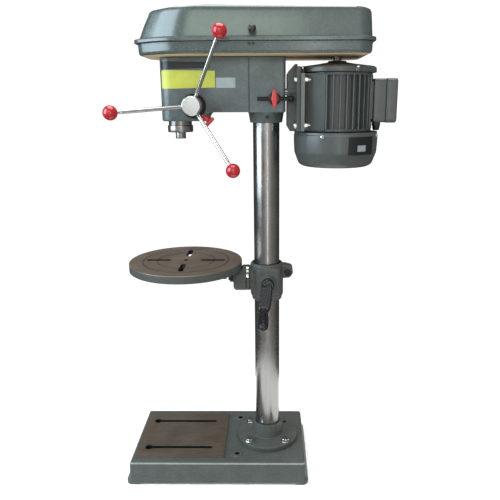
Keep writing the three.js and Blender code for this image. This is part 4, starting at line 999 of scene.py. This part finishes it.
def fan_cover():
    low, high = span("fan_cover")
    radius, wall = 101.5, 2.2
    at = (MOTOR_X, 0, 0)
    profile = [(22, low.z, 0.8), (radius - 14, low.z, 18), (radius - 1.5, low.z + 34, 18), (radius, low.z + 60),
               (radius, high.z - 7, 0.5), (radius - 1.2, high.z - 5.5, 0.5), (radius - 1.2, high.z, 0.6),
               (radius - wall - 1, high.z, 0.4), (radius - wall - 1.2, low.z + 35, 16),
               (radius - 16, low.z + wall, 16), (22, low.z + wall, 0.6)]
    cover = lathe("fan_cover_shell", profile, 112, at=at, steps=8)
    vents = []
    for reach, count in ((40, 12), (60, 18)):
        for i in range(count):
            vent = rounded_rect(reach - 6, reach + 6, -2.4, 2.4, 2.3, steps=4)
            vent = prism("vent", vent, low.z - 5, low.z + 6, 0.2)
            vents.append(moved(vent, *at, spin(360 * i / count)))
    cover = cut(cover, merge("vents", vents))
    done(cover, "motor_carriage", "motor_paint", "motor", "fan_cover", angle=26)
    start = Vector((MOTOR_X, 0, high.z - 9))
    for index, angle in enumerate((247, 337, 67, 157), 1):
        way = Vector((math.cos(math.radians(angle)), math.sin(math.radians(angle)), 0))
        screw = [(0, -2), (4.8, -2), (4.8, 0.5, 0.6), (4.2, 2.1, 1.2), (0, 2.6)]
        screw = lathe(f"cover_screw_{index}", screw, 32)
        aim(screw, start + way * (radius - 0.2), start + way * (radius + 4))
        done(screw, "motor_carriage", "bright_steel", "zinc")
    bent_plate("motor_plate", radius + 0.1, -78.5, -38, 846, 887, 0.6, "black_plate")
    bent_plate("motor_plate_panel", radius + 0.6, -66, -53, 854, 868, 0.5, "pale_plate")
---
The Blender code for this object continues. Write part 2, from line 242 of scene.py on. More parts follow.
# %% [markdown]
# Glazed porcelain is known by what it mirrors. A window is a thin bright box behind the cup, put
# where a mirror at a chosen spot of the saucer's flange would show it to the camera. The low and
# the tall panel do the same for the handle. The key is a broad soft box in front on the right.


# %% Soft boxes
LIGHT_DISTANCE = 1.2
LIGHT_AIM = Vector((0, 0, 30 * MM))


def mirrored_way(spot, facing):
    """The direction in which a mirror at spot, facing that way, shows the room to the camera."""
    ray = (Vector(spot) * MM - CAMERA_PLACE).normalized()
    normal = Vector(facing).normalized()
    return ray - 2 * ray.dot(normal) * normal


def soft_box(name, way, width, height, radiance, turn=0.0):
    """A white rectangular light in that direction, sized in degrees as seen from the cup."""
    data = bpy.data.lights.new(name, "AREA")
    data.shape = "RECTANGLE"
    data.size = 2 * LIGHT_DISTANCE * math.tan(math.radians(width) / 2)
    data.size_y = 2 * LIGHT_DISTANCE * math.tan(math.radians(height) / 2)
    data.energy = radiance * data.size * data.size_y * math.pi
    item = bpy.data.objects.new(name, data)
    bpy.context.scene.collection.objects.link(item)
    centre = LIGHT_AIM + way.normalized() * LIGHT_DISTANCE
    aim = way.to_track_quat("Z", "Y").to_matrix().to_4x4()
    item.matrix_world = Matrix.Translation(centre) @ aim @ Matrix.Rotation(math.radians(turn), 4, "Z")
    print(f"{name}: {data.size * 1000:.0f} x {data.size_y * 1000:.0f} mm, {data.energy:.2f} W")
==
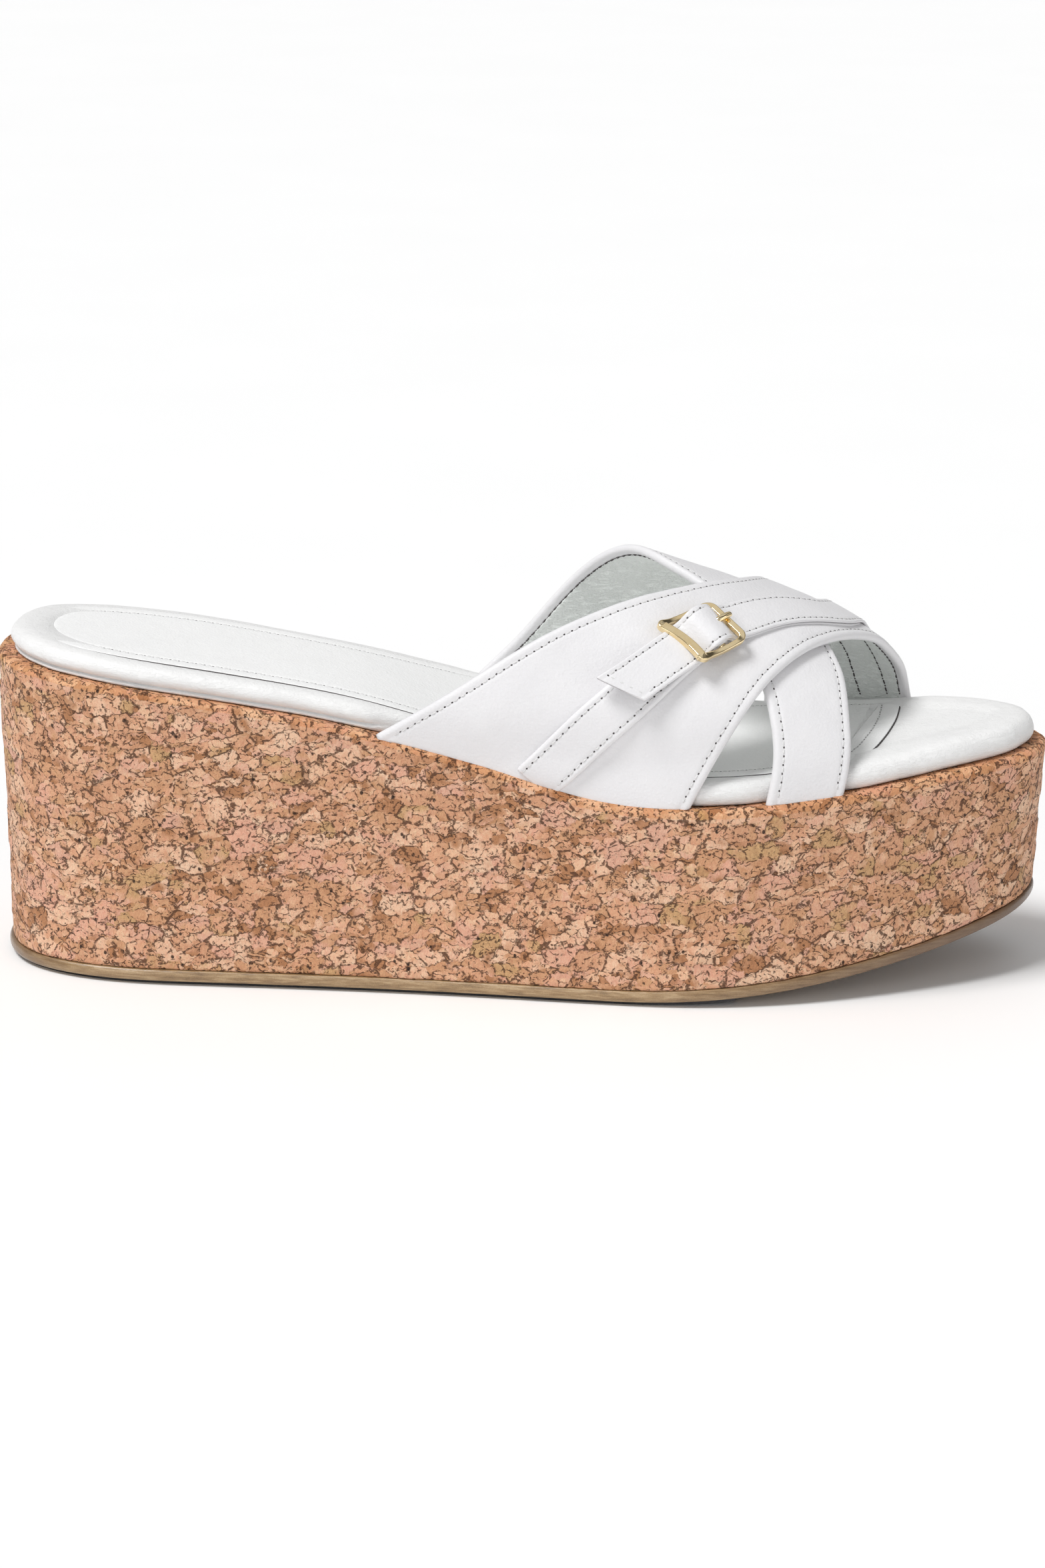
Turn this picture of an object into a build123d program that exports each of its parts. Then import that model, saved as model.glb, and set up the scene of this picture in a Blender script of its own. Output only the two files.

(Requirements) Using the entries above, return exactly the lines from the line with "The Blender code" to the line with "return ray - 2 * ray.dot(normal) * normal", counting both of those lines.

(Solved problem)
The Blender code for this object continues. Write part 2, from line 242 of scene.py on. More parts follow.
# %% [markdown]
# Glazed porcelain is known by what it mirrors. A window is a thin bright box behind the cup, put
# where a mirror at a chosen spot of the saucer's flange would show it to the camera. The low and
# the tall panel do the same for the handle. The key is a broad soft box in front on the right.


# %% Soft boxes
LIGHT_DISTANCE = 1.2
LIGHT_AIM = Vector((0, 0, 30 * MM))


def mirrored_way(spot, facing):
    """The direction in which a mirror at spot, facing that way, shows the room to the camera."""
    ray = (Vector(spot) * MM - CAMERA_PLACE).normalized()
    normal = Vector(facing).normalized()
    return ray - 2 * ray.dot(normal) * normal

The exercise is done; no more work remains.